Foucault's Panopticon

Foucault's interest in panopticism stemmed from his reading of Bentham's prison model, which he

then applied to other social institutions, such as the state, education, religion, and technology. Foucault contended that Bentham's panopticon design brought to light ideas about order and power that have long existed. In the panopticon, Foucault observed that the orbital design, which enabled inmates to be viewed at all times, meant that those people doing the viewing amass a great deal of power. In this scenario, a few people retain power, while numerous people are affected by the manifestation of such power. This same consolidation of power in which multitudes are affected by a few powerful actors, maintained Foucault, can be witnessed in myriad social institutions. Some scholars of Foucault contend that his observation of the ordering and disciplining of society emerged from a basic skepticism about modernist projects and ways of thinking.

Critical Panopticism

Foucault's panopticon reading has been influential in broader human geography discourse, especially in the critical traditions of feminism, Marxism, and poststructuralism.

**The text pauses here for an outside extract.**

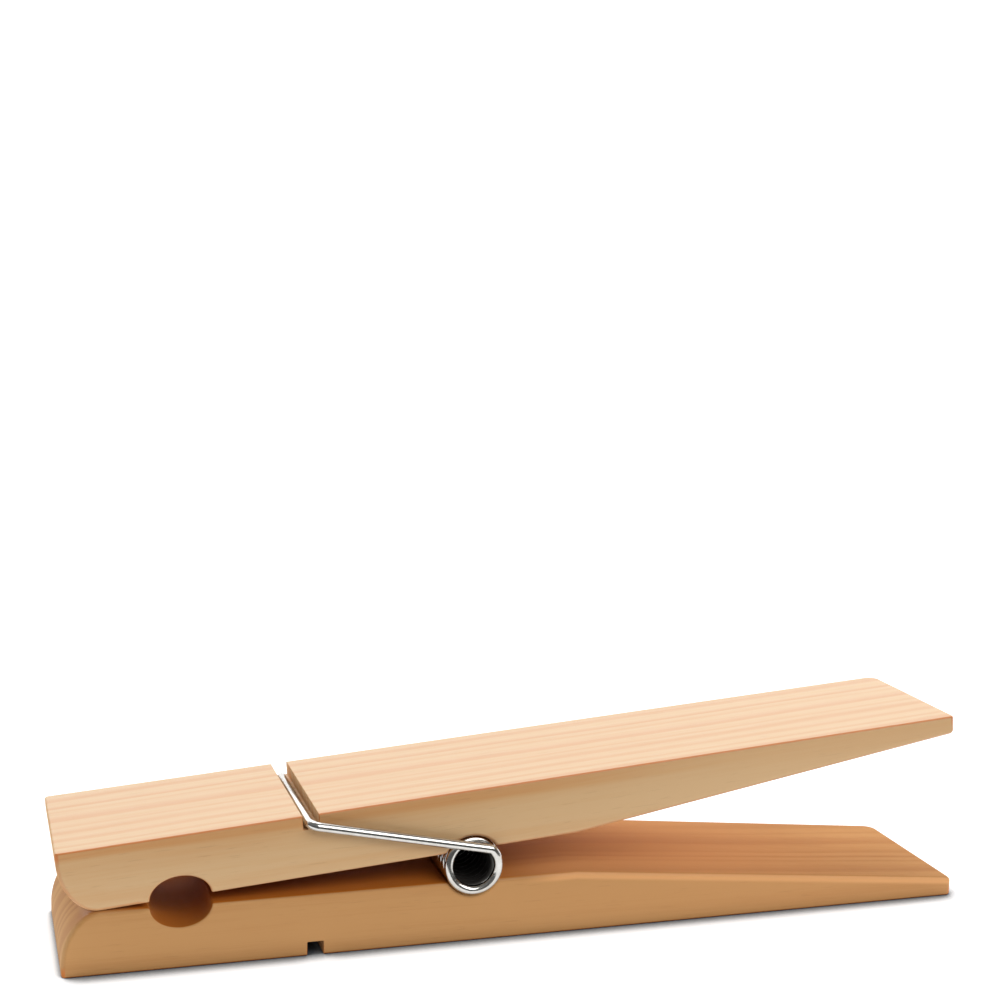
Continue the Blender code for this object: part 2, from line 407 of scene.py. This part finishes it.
class Graph:
    """A material and short ways to wire its nodes."""

    def __init__(self, name):
        self.material = bpy.data.materials.new(name)
        self.material.use_nodes = True
        self.tree = self.material.node_tree
        self.tree.nodes.clear()

    def node(self, kind, inputs, **settings):
        made = self.tree.nodes.new("ShaderNode" + kind)
        for key, value in settings.items():
            setattr(made, key, value)
        for key, value in inputs.items():
            if isinstance(value, bpy.types.NodeSocket):
                self.tree.links.new(value, made.inputs[key])
            else:
                made.inputs[key].default_value = value
        return made

    def math(self, operation, *values, clamp=False):
        inputs = dict(enumerate(values))
        return self.node("Math", inputs, operation=operation, use_clamp=clamp).outputs[0]

    def vector(self, operation, *values):
        made = self.node("VectorMath", dict(enumerate(values)), operation=operation)
        return made.outputs["Value" if operation in ("LENGTH", "DOT_PRODUCT") else "Vector"]

    def scaled(self, vector, scale):
        return self.vector("MULTIPLY", vector, scale)

    def noise(self, vector, detail=2.0, roughness=0.5):
        inputs = {"Vector": vector, "Scale": 1.0, "Detail": detail, "Roughness": roughness}
        return self.node("TexNoise", inputs)

    def range(self, value, low, high, new_low=0.0, new_high=1.0):
        """Maps low..high smoothly to new_low..new_high."""
        inputs = {"Value": value, "From Min": low, "From Max": high}
        inputs.update({"To Min": new_low, "To Max": new_high})
        return self.node("MapRange", inputs, interpolation_type="SMOOTHSTEP").outputs["Result"]

    def ramp(self, value, stops):
        made = self.node("ValToRGB", {"Fac": value})
        elements = made.color_ramp.elements
        while len(elements) < len(stops):
            elements.new(0.5)
        for element, (position, level) in zip(elements, stops):
            element.position = position
            element.color = (level, level, level, 1.0)
        return made.outputs["Color"]

    def mix(self, share, one, two):
        made = self.tree.nodes.new("ShaderNodeMix")
        made.data_type = "RGBA"
        for index, value in ((0, share), (6, one), (7, two)):
            socket = made.inputs[index]
            if isinstance(value, bpy.types.NodeSocket):
                self.tree.links.new(value, socket)
            elif isinstance(value, tuple):
                socket.default_value = (*value, 1.0)
            else:
                socket.default_value = value
        return made.outputs[2]

    def finish(self, **inputs):
        """The surface, from the principled shader's inputs, with _ for a space."""
        named = {key.replace("_", " "): value for key, value in inputs.items()}
        shader = self.node("BsdfPrincipled", named)
        self.node("OutputMaterial", {"Surface": shader.outputs[0]})
        return self.material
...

In feminism, heterosexuality is conceived of as a panopticon, or something due to which people discipline themselves regardless of whether their actions or lives are directly being monitored. Many women and gays fear the discriminatory heterosexual gaze, and thus, the metaphor of the closet, in which many gay people are trapped, comes into play. Marxism has been much concerned with the role of state power and surveillance in controlling classes and in consolidating power among the elites, and different trajectories of Marxist thought have expanded panopticism in numerous directions. Poststructuralists use panopticism to understand the relationships between and within subjectivity, normativity, and power, both discursively and materially. These varying critical schools of thought share the concern of how these powers and procedures are spatialized, how they affect people's interactions with and in space, and how these geographies are normalized and become part of the fabric of everyday life through careful study of the discursive and material histories of panopticon organizations.